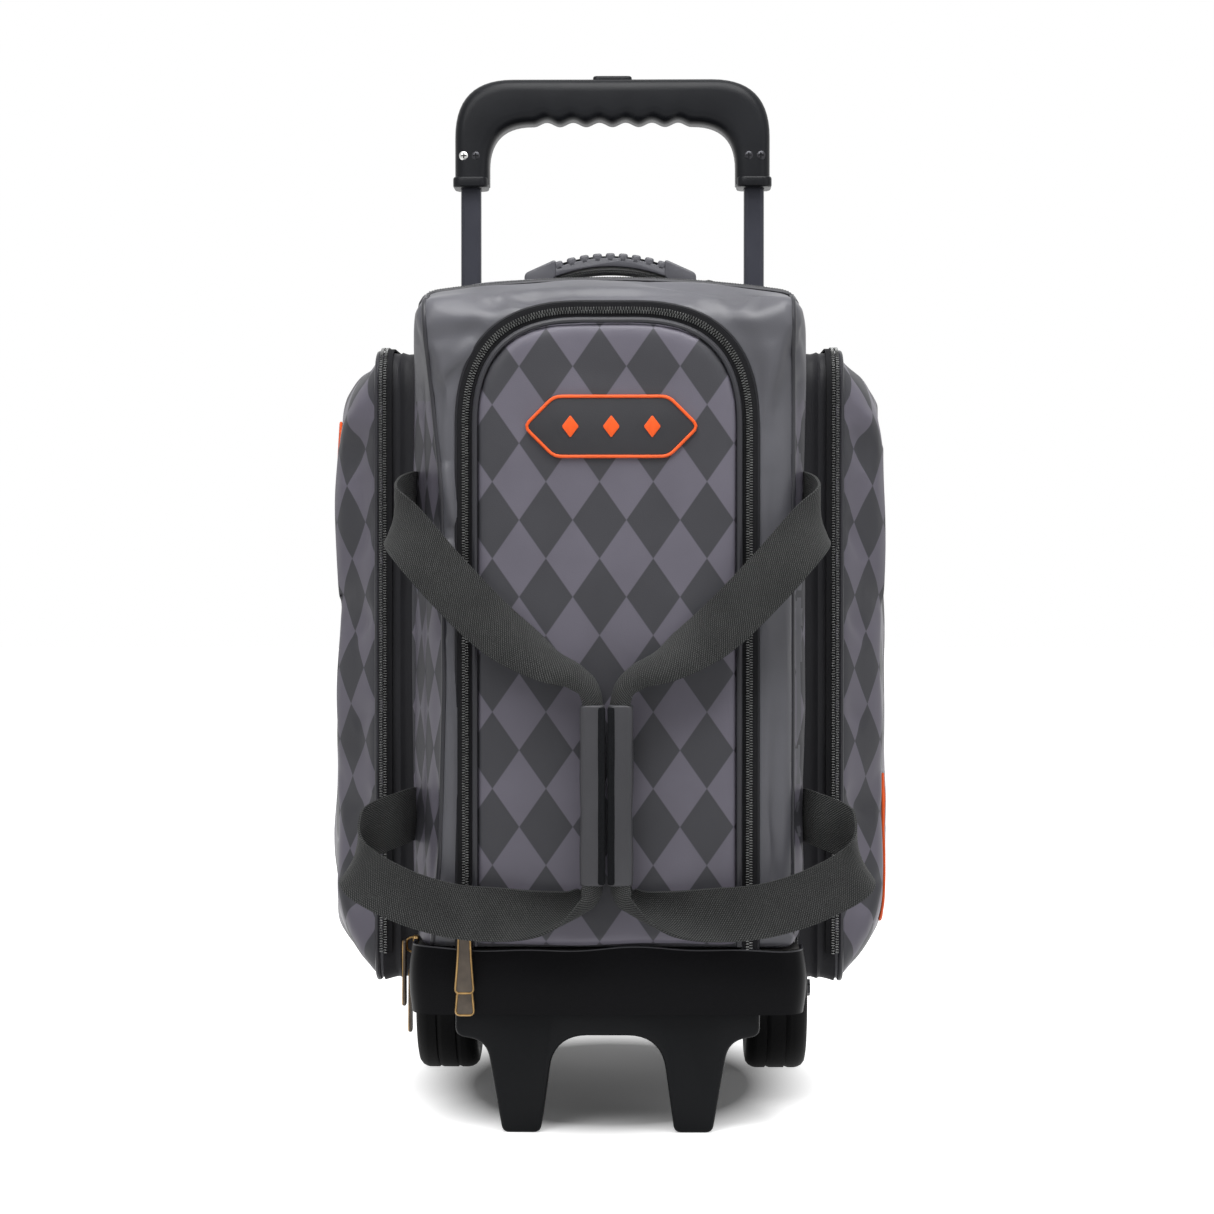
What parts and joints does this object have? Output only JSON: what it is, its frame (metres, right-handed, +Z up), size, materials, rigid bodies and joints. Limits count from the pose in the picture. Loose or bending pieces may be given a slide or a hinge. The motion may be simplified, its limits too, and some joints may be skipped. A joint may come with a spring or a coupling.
{
  "type": "rolling bowling bag",
  "caption": "Upright wheeled bag for bowling balls with a fold-down front, zipped side pockets, webbing handles and a telescoping trolley grip.",
  "frame": {"origin": "on the floor, at the middle of the whole bag's width and depth", "axes": "+X is the bag's right seen from the front, +Y is towards the back, where the wheels and the trolley are, +Z is up"},
  "size_m": [0.4134, 0.3878, 0.7927],
  "materials": {
    "coated_fabric": "coated polyester with a woven two-tone diamond check and a soft sheen",
    "black_fabric": "plain black woven polyester and zip tape",
    "webbing": "black woven polyester webbing",
    "sleeve_fabric": "grained black leatherette",
    "foam": "charcoal foam covered in brushed lining",
    "board": "stiff black base board",
    "moulded_black": "black moulded plastic with a fine texture",
    "grip_rubber": "grey-black moulded rubber",
    "badge_rubber": "raised orange rubber",
    "tube_metal": "black anodised aluminium",
    "bolt_steel": "plated steel",
    "zip_brass": "antiqued brass with dark recesses",
    "tyre": "smooth black polyurethane tread"
  },
  "bodies": {
    "bag": {"main_shell": "coated_fabric", "main_zip_shell_side": "black_fabric", "ball_cup_lower": "foam", "ball_cup_upper": "foam", "base_tray": "moulded_black", "base_board": "board", "front_feet": "moulded_black", "wheel_bracket_left": "moulded_black", "wheel_bracket_right": "moulded_black", "axle_bolt_left": "bolt_steel", "axle_bolt_right": "bolt_steel", "outer_tube_left": "tube_metal", "outer_tube_right": "tube_metal", "trolley_foot": "moulded_black", "back_cover": "black_fabric", "trolley_bezel": "moulded_black", "top_grip": "grip_rubber", "top_grip_strap": "webbing", "pocket_hoop_left": "black_fabric", "pocket_hoop_right": "black_fabric", "pocket_zip_left": "black_fabric", "pocket_zip_right": "black_fabric"},
    "front": {"front_panel": "coated_fabric", "front_skirt": "black_fabric", "front_pocket": "coated_fabric", "front_pocket_zip": "black_fabric", "front_badge": "badge_rubber", "main_zip_front_side": "black_fabric"},
    "trolley_mid": {"mid_tube_left": "tube_metal", "mid_tube_right": "tube_metal"},
    "trolley_upper": {"upper_tube_left": "tube_metal", "upper_tube_right": "tube_metal", "grip_front": "moulded_black", "grip_back": "moulded_black", "grip_screw_left": "bolt_steel", "grip_screw_right": "bolt_steel"},
    "release": {"release_button": "moulded_black", "release_yoke": "moulded_black"},
    "wheel_left": {"tyre_left": "tyre", "wheel_hub_left": "moulded_black", "wheel_bush_left": "bolt_steel"},
    "wheel_right": {"tyre_right": "tyre", "wheel_hub_right": "moulded_black", "wheel_bush_right": "bolt_steel"},
    "handle_left": {"handle_webbing_left": "webbing", "handle_sleeve_left": "sleeve_fabric"},
    "handle_right": {"handle_webbing_right": "webbing", "handle_sleeve_right": "sleeve_fabric"},
    "cover_left": {"pocket_cover_left": "coated_fabric", "pocket_badge_left": "badge_rubber"},
    "cover_right": {"pocket_cover_right": "coated_fabric", "pocket_badge_right": "badge_rubber"},
    "front_zip": {"front_slider_upper": "zip_brass"},
    "front_pull": {"front_pull_upper": "zip_brass"},
    "front_zip_lower": {"front_slider_lower": "zip_brass"},
    "main_zip": {"main_slider_upper": "zip_brass"},
    "main_pull": {"main_pull_upper": "zip_brass"},
    "main_zip_lower": {"main_slider_lower": "zip_brass"},
    "pocket_zip_left": {"pocket_slider_left": "zip_brass"},
    "pocket_zip_right": {"pocket_slider_right": "zip_brass"}
  },
  "joints": [
    {"name": "trolley_mid_slide", "type": "slide", "parent": "bag", "child": "trolley_mid", "axis": [0, 0, 1], "range_m": [0, 0.16]},
    {"name": "trolley_upper_slide", "type": "slide", "parent": "trolley_mid", "child": "trolley_upper", "axis": [0, 0, 1], "range_m": [-0.09, 0.07]},
    {"name": "release_press", "type": "slide", "parent": "trolley_upper", "child": "release", "axis": [0, 0, -1], "range_m": [0, 0.004], "stiffness_N_per_m": 600, "springref_m": -0.003},
    {"name": "wheel_left_spin", "type": "hinge", "parent": "bag", "child": "wheel_left", "pos_m": [-0.1296, 0.13036, 0.0635], "axis": [1, 0, 0], "continuous": true},
    {"name": "wheel_right_spin", "type": "hinge", "parent": "bag", "child": "wheel_right", "pos_m": [0.1296, 0.13036, 0.0635], "axis": [1, 0, 0], "continuous": true},
    {"name": "front_fold", "type": "hinge", "parent": "bag", "child": "front", "pos_m": [0, -0.14564, 0.073], "axis": [1, 0, 0], "range_deg": [0, 90]},
    {"name": "handle_left_swing", "type": "hinge", "parent": "front", "child": "handle_left", "pos_m": [-0.1375, -0.09114, 0.33], "axis": [0, 0, 1], "range_deg": [-75, 0]},
    {"name": "cover_left_fold", "type": "hinge", "parent": "bag", "child": "cover_left", "pos_m": [-0.166, 0.02236, 0.0948], "axis": [0, -1, 0], "range_deg": [0, 80]},
    {"name": "pocket_zip_left_slide", "type": "slide", "parent": "bag", "child": "pocket_zip_left", "axis": [0, 0, 1], "range_m": [0, 0.3]},
    {"name": "handle_right_swing", "type": "hinge", "parent": "front", "child": "handle_right", "pos_m": [0.1375, -0.09114, 0.33], "axis": [0, 0, -1], "range_deg": [-75, 0]},
    {"name": "cover_right_fold", "type": "hinge", "parent": "bag", "child": "cover_right", "pos_m": [0.166, 0.02236, 0.0948], "axis": [0, 1, 0], "range_deg": [0, 80]},
    {"name": "pocket_zip_right_slide", "type": "slide", "parent": "bag", "child": "pocket_zip_right", "axis": [0, 0, 1], "range_m": [0, 0.3]},
    {"name": "front_zip_slide", "type": "slide", "parent": "front", "child": "front_zip", "axis": [0, 0, 1], "range_m": [0, 0.35]},
    {"name": "front_zip_lower_slide", "type": "slide", "parent": "front", "child": "front_zip_lower", "axis": [0, 0, 1], "range_m": [0, 0.0025]},
    {"name": "front_pull_swing", "type": "hinge", "parent": "front_zip", "child": "front_pull", "pos_m": [-0.1, -0.16329, 0.1515], "axis": [-1, 0, 0], "range_deg": [0, 50]},
    {"name": "main_zip_slide", "type": "slide", "parent": "bag", "child": "main_zip", "axis": [0, 0, 1], "range_m": [0, 0.44]},
    {"name": "main_zip_lower_slide", "type": "slide", "parent": "bag", "child": "main_zip_lower", "axis": [0, 0, 1], "range_m": [0, 0.005]},
    {"name": "main_pull_swing", "type": "hinge", "parent": "main_zip", "child": "main_pull", "pos_m": [-0.14945, -0.07764, 0.1305], "axis": [0, 1, 0], "range_deg": [0, 80]}
  ]
}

◇ ◇ ◇

Set task: Each line of the material must be restated exactly.

Solution to this exercise:
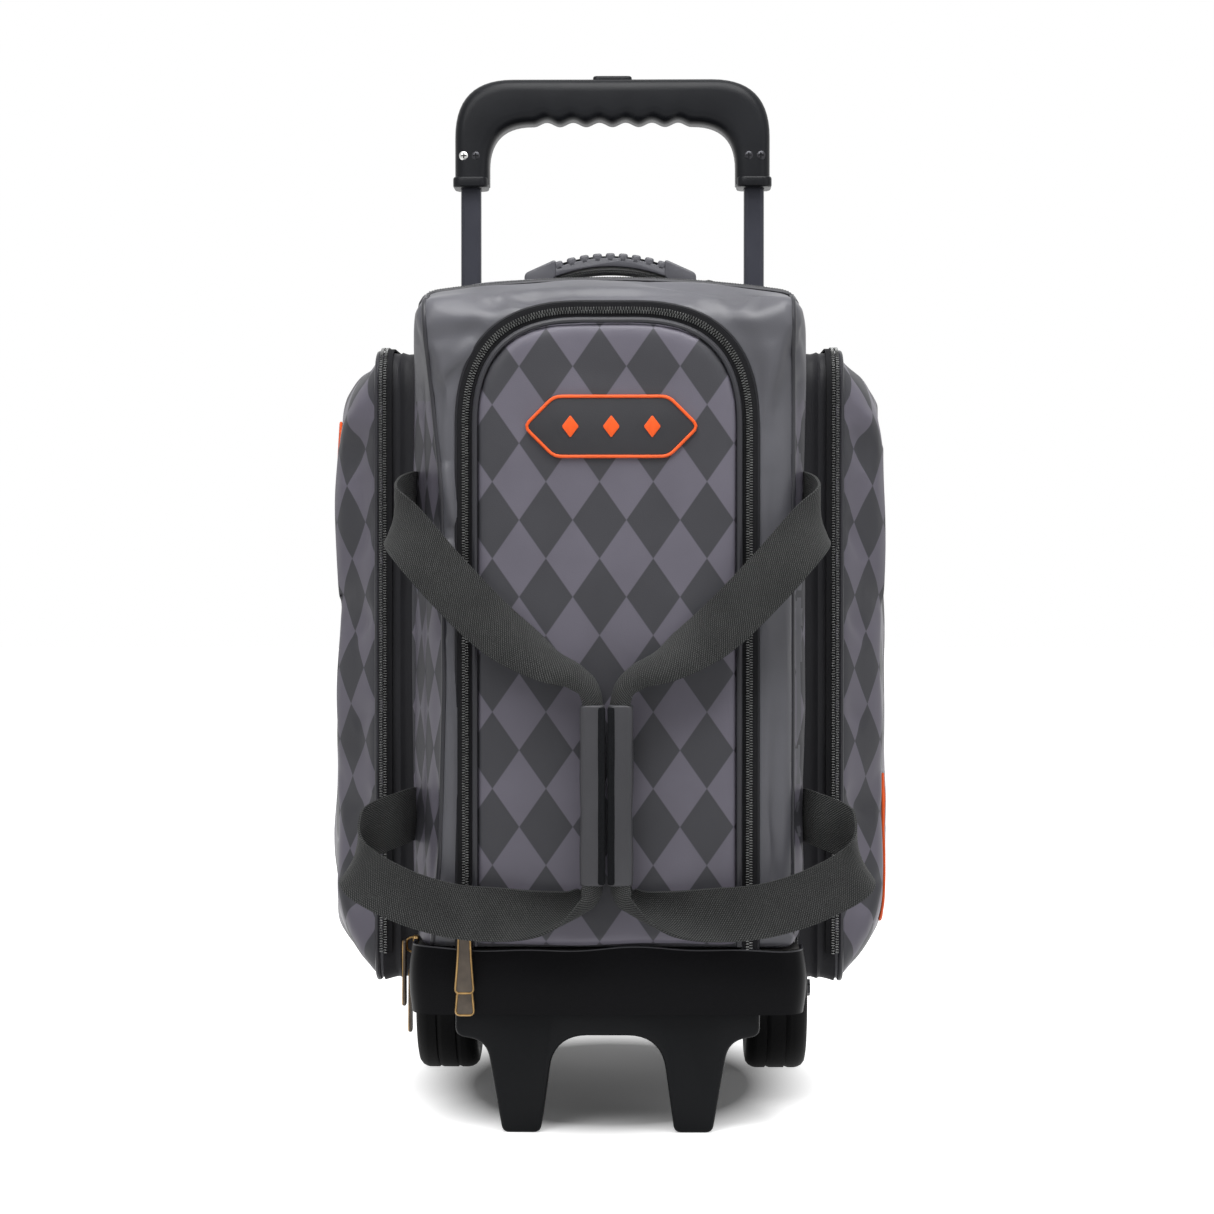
What parts and joints does this object have? Output only JSON: what it is, its frame (metres, right-handed, +Z up), size, materials, rigid bodies and joints. Limits count from the pose in the picture. Loose or bending pieces may be given a slide or a hinge. The motion may be simplified, its limits too, and some joints may be skipped. A joint may come with a spring or a coupling.
{
  "type": "rolling bowling bag",
  "caption": "Upright wheeled bag for bowling balls with a fold-down front, zipped side pockets, webbing handles and a telescoping trolley grip.",
  "frame": {"origin": "on the floor, at the middle of the whole bag's width and depth", "axes": "+X is the bag's right seen from the front, +Y is towards the back, where the wheels and the trolley are, +Z is up"},
  "size_m": [0.4134, 0.3878, 0.7927],
  "materials": {
    "coated_fabric": "coated polyester with a woven two-tone diamond check and a soft sheen",
    "black_fabric": "plain black woven polyester and zip tape",
    "webbing": "black woven polyester webbing",
    "sleeve_fabric": "grained black leatherette",
    "foam": "charcoal foam covered in brushed lining",
    "board": "stiff black base board",
    "moulded_black": "black moulded plastic with a fine texture",
    "grip_rubber": "grey-black moulded rubber",
    "badge_rubber": "raised orange rubber",
    "tube_metal": "black anodised aluminium",
    "bolt_steel": "plated steel",
    "zip_brass": "antiqued brass with dark recesses",
    "tyre": "smooth black polyurethane tread"
  },
  "bodies": {
    "bag": {"main_shell": "coated_fabric", "main_zip_shell_side": "black_fabric", "ball_cup_lower": "foam", "ball_cup_upper": "foam", "base_tray": "moulded_black", "base_board": "board", "front_feet": "moulded_black", "wheel_bracket_left": "moulded_black", "wheel_bracket_right": "moulded_black", "axle_bolt_left": "bolt_steel", "axle_bolt_right": "bolt_steel", "outer_tube_left": "tube_metal", "outer_tube_right": "tube_metal", "trolley_foot": "moulded_black", "back_cover": "black_fabric", "trolley_bezel": "moulded_black", "top_grip": "grip_rubber", "top_grip_strap": "webbing", "pocket_hoop_left": "black_fabric", "pocket_hoop_right": "black_fabric", "pocket_zip_left": "black_fabric", "pocket_zip_right": "black_fabric"},
    "front": {"front_panel": "coated_fabric", "front_skirt": "black_fabric", "front_pocket": "coated_fabric", "front_pocket_zip": "black_fabric", "front_badge": "badge_rubber", "main_zip_front_side": "black_fabric"},
    "trolley_mid": {"mid_tube_left": "tube_metal", "mid_tube_right": "tube_metal"},
    "trolley_upper": {"upper_tube_left": "tube_metal", "upper_tube_right": "tube_metal", "grip_front": "moulded_black", "grip_back": "moulded_black", "grip_screw_left": "bolt_steel", "grip_screw_right": "bolt_steel"},
    "release": {"release_button": "moulded_black", "release_yoke": "moulded_black"},
    "wheel_left": {"tyre_left": "tyre", "wheel_hub_left": "moulded_black", "wheel_bush_left": "bolt_steel"},
    "wheel_right": {"tyre_right": "tyre", "wheel_hub_right": "moulded_black", "wheel_bush_right": "bolt_steel"},
    "handle_left": {"handle_webbing_left": "webbing", "handle_sleeve_left": "sleeve_fabric"},
    "handle_right": {"handle_webbing_right": "webbing", "handle_sleeve_right": "sleeve_fabric"},
    "cover_left": {"pocket_cover_left": "coated_fabric", "pocket_badge_left": "badge_rubber"},
    "cover_right": {"pocket_cover_right": "coated_fabric", "pocket_badge_right": "badge_rubber"},
    "front_zip": {"front_slider_upper": "zip_brass"},
    "front_pull": {"front_pull_upper": "zip_brass"},
    "front_zip_lower": {"front_slider_lower": "zip_brass"},
    "main_zip": {"main_slider_upper": "zip_brass"},
    "main_pull": {"main_pull_upper": "zip_brass"},
    "main_zip_lower": {"main_slider_lower": "zip_brass"},
    "pocket_zip_left": {"pocket_slider_left": "zip_brass"},
    "pocket_zip_right": {"pocket_slider_right": "zip_brass"}
  },
  "joints": [
    {"name": "trolley_mid_slide", "type": "slide", "parent": "bag", "child": "trolley_mid", "axis": [0, 0, 1], "range_m": [0, 0.16]},
    {"name": "trolley_upper_slide", "type": "slide", "parent": "trolley_mid", "child": "trolley_upper", "axis": [0, 0, 1], "range_m": [-0.09, 0.07]},
    {"name": "release_press", "type": "slide", "parent": "trolley_upper", "child": "release", "axis": [0, 0, -1], "range_m": [0, 0.004], "stiffness_N_per_m": 600, "springref_m": -0.003},
    {"name": "wheel_left_spin", "type": "hinge", "parent": "bag", "child": "wheel_left", "pos_m": [-0.1296, 0.13036, 0.0635], "axis": [1, 0, 0], "continuous": true},
    {"name": "wheel_right_spin", "type": "hinge", "parent": "bag", "child": "wheel_right", "pos_m": [0.1296, 0.13036, 0.0635], "axis": [1, 0, 0], "continuous": true},
    {"name": "front_fold", "type": "hinge", "parent": "bag", "child": "front", "pos_m": [0, -0.14564, 0.073], "axis": [1, 0, 0], "range_deg": [0, 90]},
    {"name": "handle_left_swing", "type": "hinge", "parent": "front", "child": "handle_left", "pos_m": [-0.1375, -0.09114, 0.33], "axis": [0, 0, 1], "range_deg": [-75, 0]},
    {"name": "cover_left_fold", "type": "hinge", "parent": "bag", "child": "cover_left", "pos_m": [-0.166, 0.02236, 0.0948], "axis": [0, -1, 0], "range_deg": [0, 80]},
    {"name": "pocket_zip_left_slide", "type": "slide", "parent": "bag", "child": "pocket_zip_left", "axis": [0, 0, 1], "range_m": [0, 0.3]},
    {"name": "handle_right_swing", "type": "hinge", "parent": "front", "child": "handle_right", "pos_m": [0.1375, -0.09114, 0.33], "axis": [0, 0, -1], "range_deg": [-75, 0]},
    {"name": "cover_right_fold", "type": "hinge", "parent": "bag", "child": "cover_right", "pos_m": [0.166, 0.02236, 0.0948], "axis": [0, 1, 0], "range_deg": [0, 80]},
    {"name": "pocket_zip_right_slide", "type": "slide", "parent": "bag", "child": "pocket_zip_right", "axis": [0, 0, 1], "range_m": [0, 0.3]},
    {"name": "front_zip_slide", "type": "slide", "parent": "front", "child": "front_zip", "axis": [0, 0, 1], "range_m": [0, 0.35]},
    {"name": "front_zip_lower_slide", "type": "slide", "parent": "front", "child": "front_zip_lower", "axis": [0, 0, 1], "range_m": [0, 0.0025]},
    {"name": "front_pull_swing", "type": "hinge", "parent": "front_zip", "child": "front_pull", "pos_m": [-0.1, -0.16329, 0.1515], "axis": [-1, 0, 0], "range_deg": [0, 50]},
    {"name": "main_zip_slide", "type": "slide", "parent": "bag", "child": "main_zip", "axis": [0, 0, 1], "range_m": [0, 0.44]},
    {"name": "main_zip_lower_slide", "type": "slide", "parent": "bag", "child": "main_zip_lower", "axis": [0, 0, 1], "range_m": [0, 0.005]},
    {"name": "main_pull_swing", "type": "hinge", "parent": "main_zip", "child": "main_pull", "pos_m": [-0.14945, -0.07764, 0.1305], "axis": [0, 1, 0], "range_deg": [0, 80]}
  ]
}